_Aim of the exercise_. Copy out each line of the material below that holds the string "record".

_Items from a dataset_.

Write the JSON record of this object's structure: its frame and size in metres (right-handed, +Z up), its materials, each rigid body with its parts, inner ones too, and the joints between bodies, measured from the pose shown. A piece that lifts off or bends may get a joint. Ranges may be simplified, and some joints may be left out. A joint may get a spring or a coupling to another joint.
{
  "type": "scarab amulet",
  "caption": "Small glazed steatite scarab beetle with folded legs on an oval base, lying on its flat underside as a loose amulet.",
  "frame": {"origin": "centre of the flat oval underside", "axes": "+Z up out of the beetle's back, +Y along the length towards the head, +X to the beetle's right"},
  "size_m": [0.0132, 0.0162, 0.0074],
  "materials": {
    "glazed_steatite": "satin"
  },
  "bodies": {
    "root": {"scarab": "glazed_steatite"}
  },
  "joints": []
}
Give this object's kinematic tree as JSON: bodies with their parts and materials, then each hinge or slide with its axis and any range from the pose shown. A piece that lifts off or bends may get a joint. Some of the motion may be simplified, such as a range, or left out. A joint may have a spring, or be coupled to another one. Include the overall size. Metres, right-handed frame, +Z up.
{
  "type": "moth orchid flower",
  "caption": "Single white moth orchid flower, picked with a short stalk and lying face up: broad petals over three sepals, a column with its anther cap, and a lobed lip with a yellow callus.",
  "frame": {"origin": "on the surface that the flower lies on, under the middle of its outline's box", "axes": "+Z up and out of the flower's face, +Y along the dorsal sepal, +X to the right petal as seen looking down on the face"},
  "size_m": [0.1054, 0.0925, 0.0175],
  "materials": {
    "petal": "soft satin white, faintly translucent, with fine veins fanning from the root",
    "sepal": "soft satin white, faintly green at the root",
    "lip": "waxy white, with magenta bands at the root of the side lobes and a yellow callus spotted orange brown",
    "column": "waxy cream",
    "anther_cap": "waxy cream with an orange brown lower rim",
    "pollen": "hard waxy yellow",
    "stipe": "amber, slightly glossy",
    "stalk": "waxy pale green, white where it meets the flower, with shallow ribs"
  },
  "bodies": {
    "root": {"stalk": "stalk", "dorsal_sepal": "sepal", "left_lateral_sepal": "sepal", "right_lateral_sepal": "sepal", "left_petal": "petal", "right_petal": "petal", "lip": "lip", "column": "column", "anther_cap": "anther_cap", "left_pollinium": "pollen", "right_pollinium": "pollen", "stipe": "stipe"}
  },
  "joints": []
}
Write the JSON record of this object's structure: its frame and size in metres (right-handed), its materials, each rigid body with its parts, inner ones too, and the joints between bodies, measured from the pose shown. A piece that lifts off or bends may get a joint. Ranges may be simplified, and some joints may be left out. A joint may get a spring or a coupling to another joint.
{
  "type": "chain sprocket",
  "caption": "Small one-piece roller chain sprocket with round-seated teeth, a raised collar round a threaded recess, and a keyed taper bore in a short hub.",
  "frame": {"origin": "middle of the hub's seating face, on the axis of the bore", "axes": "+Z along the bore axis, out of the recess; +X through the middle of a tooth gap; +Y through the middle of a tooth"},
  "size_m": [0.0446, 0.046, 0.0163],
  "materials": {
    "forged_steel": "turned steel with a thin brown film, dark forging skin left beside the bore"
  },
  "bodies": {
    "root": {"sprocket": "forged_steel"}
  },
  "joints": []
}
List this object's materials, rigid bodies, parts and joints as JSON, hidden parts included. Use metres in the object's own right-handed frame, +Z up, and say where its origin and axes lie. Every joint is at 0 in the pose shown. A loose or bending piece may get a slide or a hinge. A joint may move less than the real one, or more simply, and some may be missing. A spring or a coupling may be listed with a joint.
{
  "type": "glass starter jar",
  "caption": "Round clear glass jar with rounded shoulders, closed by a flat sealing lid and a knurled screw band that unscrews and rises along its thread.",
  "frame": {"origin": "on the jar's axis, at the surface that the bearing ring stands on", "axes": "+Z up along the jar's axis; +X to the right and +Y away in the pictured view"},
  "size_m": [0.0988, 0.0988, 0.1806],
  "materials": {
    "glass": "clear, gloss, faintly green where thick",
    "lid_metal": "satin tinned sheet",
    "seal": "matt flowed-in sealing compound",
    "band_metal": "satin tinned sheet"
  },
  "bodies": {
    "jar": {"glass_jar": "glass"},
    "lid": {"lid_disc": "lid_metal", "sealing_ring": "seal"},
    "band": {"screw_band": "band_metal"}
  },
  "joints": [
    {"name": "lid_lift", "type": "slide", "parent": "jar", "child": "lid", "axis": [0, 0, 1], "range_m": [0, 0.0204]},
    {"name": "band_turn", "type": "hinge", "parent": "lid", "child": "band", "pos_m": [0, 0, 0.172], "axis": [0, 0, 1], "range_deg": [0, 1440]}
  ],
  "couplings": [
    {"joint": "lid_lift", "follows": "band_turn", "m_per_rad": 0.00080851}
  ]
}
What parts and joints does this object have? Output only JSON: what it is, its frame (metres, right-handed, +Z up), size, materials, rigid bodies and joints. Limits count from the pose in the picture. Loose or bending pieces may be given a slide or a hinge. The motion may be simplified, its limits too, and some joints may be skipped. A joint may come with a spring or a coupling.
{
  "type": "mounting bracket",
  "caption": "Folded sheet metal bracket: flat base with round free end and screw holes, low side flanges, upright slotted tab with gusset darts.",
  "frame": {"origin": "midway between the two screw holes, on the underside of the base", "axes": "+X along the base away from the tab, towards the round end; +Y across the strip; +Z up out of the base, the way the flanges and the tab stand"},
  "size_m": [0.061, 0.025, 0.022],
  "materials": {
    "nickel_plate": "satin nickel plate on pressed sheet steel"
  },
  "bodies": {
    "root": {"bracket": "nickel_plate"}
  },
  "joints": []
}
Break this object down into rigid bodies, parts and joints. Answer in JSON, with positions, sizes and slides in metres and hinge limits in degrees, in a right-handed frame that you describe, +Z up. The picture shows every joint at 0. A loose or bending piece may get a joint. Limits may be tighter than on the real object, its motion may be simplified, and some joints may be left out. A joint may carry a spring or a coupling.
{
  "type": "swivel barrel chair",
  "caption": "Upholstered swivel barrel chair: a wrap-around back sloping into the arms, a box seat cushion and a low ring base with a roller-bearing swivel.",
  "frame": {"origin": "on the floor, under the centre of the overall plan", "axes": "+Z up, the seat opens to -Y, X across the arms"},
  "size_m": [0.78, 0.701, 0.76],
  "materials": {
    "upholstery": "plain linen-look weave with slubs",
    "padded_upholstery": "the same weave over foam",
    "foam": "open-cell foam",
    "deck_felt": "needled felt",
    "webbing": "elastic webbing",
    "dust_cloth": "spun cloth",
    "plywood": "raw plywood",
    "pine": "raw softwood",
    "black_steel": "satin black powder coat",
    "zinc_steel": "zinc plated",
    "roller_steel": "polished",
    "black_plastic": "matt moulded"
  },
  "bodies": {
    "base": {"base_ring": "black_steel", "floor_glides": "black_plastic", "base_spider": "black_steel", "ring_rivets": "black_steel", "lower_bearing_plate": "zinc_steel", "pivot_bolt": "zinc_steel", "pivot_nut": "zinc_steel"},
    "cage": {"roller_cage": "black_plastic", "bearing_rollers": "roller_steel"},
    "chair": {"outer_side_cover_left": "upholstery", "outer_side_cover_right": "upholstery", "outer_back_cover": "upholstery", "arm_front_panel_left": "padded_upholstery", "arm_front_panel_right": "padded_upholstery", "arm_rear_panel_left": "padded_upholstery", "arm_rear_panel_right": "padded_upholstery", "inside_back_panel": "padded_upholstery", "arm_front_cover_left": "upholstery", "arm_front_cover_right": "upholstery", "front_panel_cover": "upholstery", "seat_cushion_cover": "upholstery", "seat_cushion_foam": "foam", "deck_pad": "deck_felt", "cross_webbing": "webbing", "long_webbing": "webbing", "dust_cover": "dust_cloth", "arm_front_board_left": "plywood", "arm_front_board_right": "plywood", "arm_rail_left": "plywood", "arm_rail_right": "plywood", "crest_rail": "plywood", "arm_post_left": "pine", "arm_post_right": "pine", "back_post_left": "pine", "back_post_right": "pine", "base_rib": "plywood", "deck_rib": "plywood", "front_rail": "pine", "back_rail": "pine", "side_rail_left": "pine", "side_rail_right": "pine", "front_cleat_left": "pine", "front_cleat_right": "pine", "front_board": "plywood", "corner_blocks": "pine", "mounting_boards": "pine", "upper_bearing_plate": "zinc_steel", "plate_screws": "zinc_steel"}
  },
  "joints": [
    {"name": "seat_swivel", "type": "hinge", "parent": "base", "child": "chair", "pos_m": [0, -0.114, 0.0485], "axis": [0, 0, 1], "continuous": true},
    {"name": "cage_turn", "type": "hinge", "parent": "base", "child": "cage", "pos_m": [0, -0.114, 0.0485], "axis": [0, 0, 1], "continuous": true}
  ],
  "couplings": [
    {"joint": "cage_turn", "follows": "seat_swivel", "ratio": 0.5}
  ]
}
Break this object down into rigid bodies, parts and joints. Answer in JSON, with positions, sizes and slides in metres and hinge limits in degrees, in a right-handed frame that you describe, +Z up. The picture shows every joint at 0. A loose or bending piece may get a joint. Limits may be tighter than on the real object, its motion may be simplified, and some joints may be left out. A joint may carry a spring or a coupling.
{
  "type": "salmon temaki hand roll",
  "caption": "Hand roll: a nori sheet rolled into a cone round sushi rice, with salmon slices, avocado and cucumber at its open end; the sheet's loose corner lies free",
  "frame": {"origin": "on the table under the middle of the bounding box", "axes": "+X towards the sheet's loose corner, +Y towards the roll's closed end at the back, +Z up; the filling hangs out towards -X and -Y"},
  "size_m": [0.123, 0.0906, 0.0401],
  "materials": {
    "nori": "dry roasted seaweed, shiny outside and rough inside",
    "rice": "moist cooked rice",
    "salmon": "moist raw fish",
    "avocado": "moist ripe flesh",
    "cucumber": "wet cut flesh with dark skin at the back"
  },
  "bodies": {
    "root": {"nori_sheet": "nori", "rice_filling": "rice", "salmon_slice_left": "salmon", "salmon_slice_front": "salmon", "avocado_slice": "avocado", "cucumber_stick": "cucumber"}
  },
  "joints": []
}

_Correct response_.
Write the JSON record of this object's structure: its frame and size in metres (right-handed, +Z up), its materials, each rigid body with its parts, inner ones too, and the joints between bodies, measured from the pose shown. A piece that lifts off or bends may get a joint. Ranges may be simplified, and some joints may be left out. A joint may get a spring or a coupling to another joint.
Write the JSON record of this object's structure: its frame and size in metres (right-handed), its materials, each rigid body with its parts, inner ones too, and the joints between bodies, measured from the pose shown. A piece that lifts off or bends may get a joint. Ranges may be simplified, and some joints may be left out. A joint may get a spring or a coupling to another joint.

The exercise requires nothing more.